If you look at the writings of people like Hudson, Clark - and yes Wakening too - you'll see how they go out of their way to assert the lack of pain, the absence of event, the comfort, happiness and contentment of 'Carroll's existence. Unfortunately this image simply is not consistent with the known facts. Dodgson's life was clearly painful for him sometimes; he DID encounter life, and he changed through the encounter. He made bold decisions that took him away from orthodoxy; he did shadowy things that filled him with guilt and dread.
It's entirely to Cohen's credit that he was the first biographer to realise this and to have the courage to say so in print.

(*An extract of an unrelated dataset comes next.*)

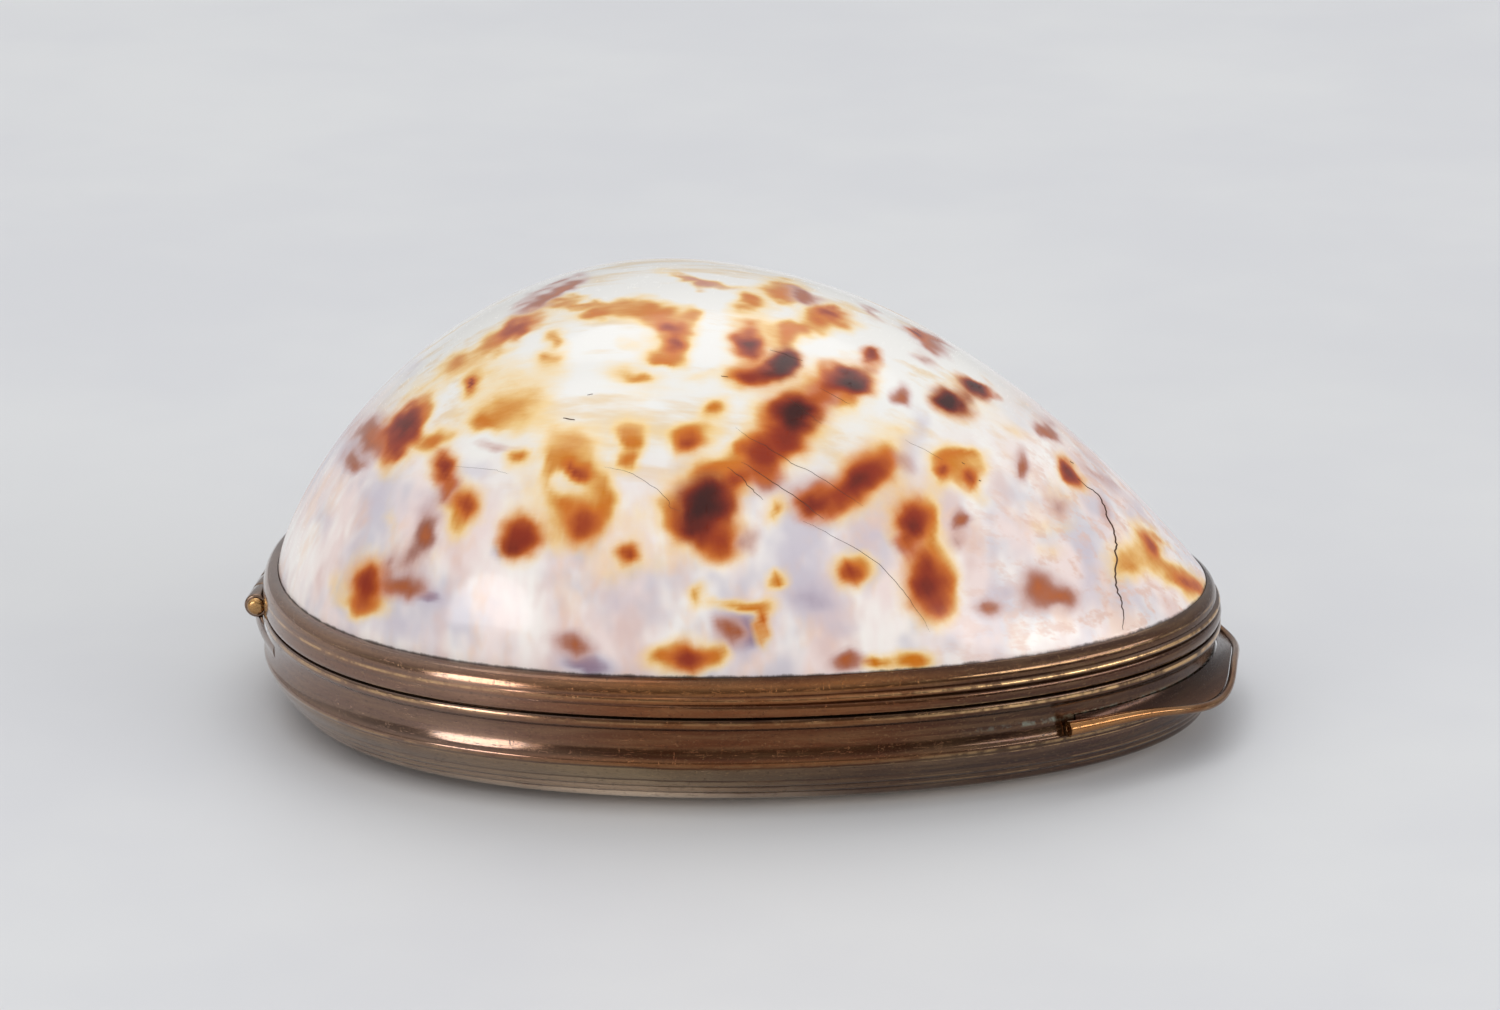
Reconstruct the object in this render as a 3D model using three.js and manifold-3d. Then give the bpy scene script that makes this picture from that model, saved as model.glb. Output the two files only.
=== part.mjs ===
// Shell snuff box: a polished cowrie shell set in a moulded metal collar and hinged, at its wide
// end, to a shallow moulded lid. It stands on the lid with the shell upwards.
// Millimetres, +Z up. The origin is the middle of the lid's flat resting face. +X points to the
// thumb lip, -X to the hinge. Sections are written as [inset, height]: inset is how far a point
// lies inside the rim's outline, height is its distance above the parting line.

import * as THREE from 'three';
import { mergeVertices } from 'three/addons/utils/BufferGeometryUtils.js';
import Module from 'manifold-3d';

const wasm = await Module();
wasm.setup();

// Outline of the rim at the parting line, an egg with its wide end at the hinge
const RIM_LENGTH = 78;
const RIM_WIDTH = 54.6;
const RIM_TAPER = 0.165;
const RIM_END_FULLNESS = 0.09;
const RIM_STATIONS = 64;

// Clearances
const SOLDER_GAP = 0.05;
const PARTING_GAP = 0.2;
const LIP_CLEARANCE = 0.2;
const HINGE_CLEARANCE = 0.25;
const KNUCKLE_GAP = 0.15;

// Points closer than this are one point
const WELD_DISTANCE = 0.0001;

// Steps along the shallow curves of a section
const FINE_STEPS = 4;
const STEPS = 3;

// Lid
const LID_HEIGHT = 8.2;
const LID_WALL = 1.1;
const LID_TOP_BEAD_HEIGHT = 0.75;
const LID_TOP_BEAD_BULGE = 0.1;
const LID_BAND_STEP = 0.3;
const LID_BAND_HEIGHT = 2.55;
const LID_BAND_HOLLOW = 0.2;
const LID_ARRIS_HEIGHT = 0.65;
const LID_ARRIS_BULGE = 0.14;
const LID_TURN_HEIGHT = 1.25;
const LID_TURN_INSET = 0.45;
const LID_TURN_BULGE = 0.1;
const REED_COUNT = 3;
const REED_HEIGHT = 0.64;
const REED_INSET = 0.44;
const REED_BULGE = 0.11;
const LID_FOOT_SHIFT = 0.6;
const LID_PLATE_THICKNESS = 0.75;
const LID_PLATE_EDGE_WIDTH = 3.6;
const LID_PLATE_EDGE_BULGE = 0.12;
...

And it says something about the Carroll 'old guard' that they criticise Cohen, not for repeating worn out legends about Alice Liddell , etc.. but for daring to question even one part of the orthodox image.
PS: As this new year is coming to a close, may I lead a better life and not
pick on Karoline so much.
You know the really weird thing is - that was EXACTLY what Dodgson wrote on one of his missing diary-pages.
- I'm not doubting what Carroll's father believed, I'm questioning how he
acting with people, and especially his own family. You have to admit that
there is no direct evidence of any friction between Carroll and his father.
So all you have is that there SHOULD be because of this, that and the other
thing. Right? Now there is nothing wrong with this approach and your
arguments are well thought out. But I say that it doesn't necessarily have
to be true that he was a bully to his own family on his views.
Sunday or so I read half an article on a hard-line Islamic man in England.
Some reporter wanted to follow him around London for a day or so. The
reporter was surprised that he described himself as a nice guy on the phone.
When going to his house, he certainly was a nice guy, watching the Lion King
with his daughter, smiling for a camera shoot. The first part of the article
detailed a friendly human being, interacting with others cordially.
The second half (which I browsed through) dealt with the fact that he
knowingly and openly sends people off to the Talaban to be trained to KILL,
KILL, KILL Americans.
But a nice guy, we all agree!
Now I probably have the gist of the story a little wrong but the gist of this
man is quite correct, I believe. There are people like this.
I don't have any solid view on Carroll and his father, but I'm still not
persuaded there is any reason to search for tension. I'm still open on it
though. I don't believe me or you just yet.
< Ah but you miss the point -- it WAS true technically, or at least it
was. But while Dodgson Snr wasn't a Ritualist he *was* of Tractarian
sympathies which amounts to a very similar thing in the end. >
Yes, but you miss the point of Carroll's writing. He is saying that though
his father was Right he wasn't Far Right---to use a political analogy. I
guess you are saying that his point is that though his father wasn't
Far-Far-Far Right, he was Far-Far Right.
But this letter is not just evidence of Carroll's father's view. Carroll is
writing to a person who KNEW the difference between the terms he uses. The
reader knew the difference and therefore the difference IS significant to
Carroll and the reader. You claim it was "true technically" or "probably
was." Well, it WAS true AND significant. This is clear from Carroll's
mentioning the point as he did.
His correspondent was not supposed to giggle at his splitting of hairs, was
she? Doubtful. The meaning and tone of the letter is clear: He wasn't
raised by a bully preacher! (Maybe I just overstepped my bounds, but it
sounded so good to type. I'm just demonstrating that I would type something
I wouldn't necessarily say to your face. I have to prove that point
sometime, you know.)
Isn't Carroll making a point about how he was raised to a knowledgeable
reader? Hey! don't assume I was raised like this!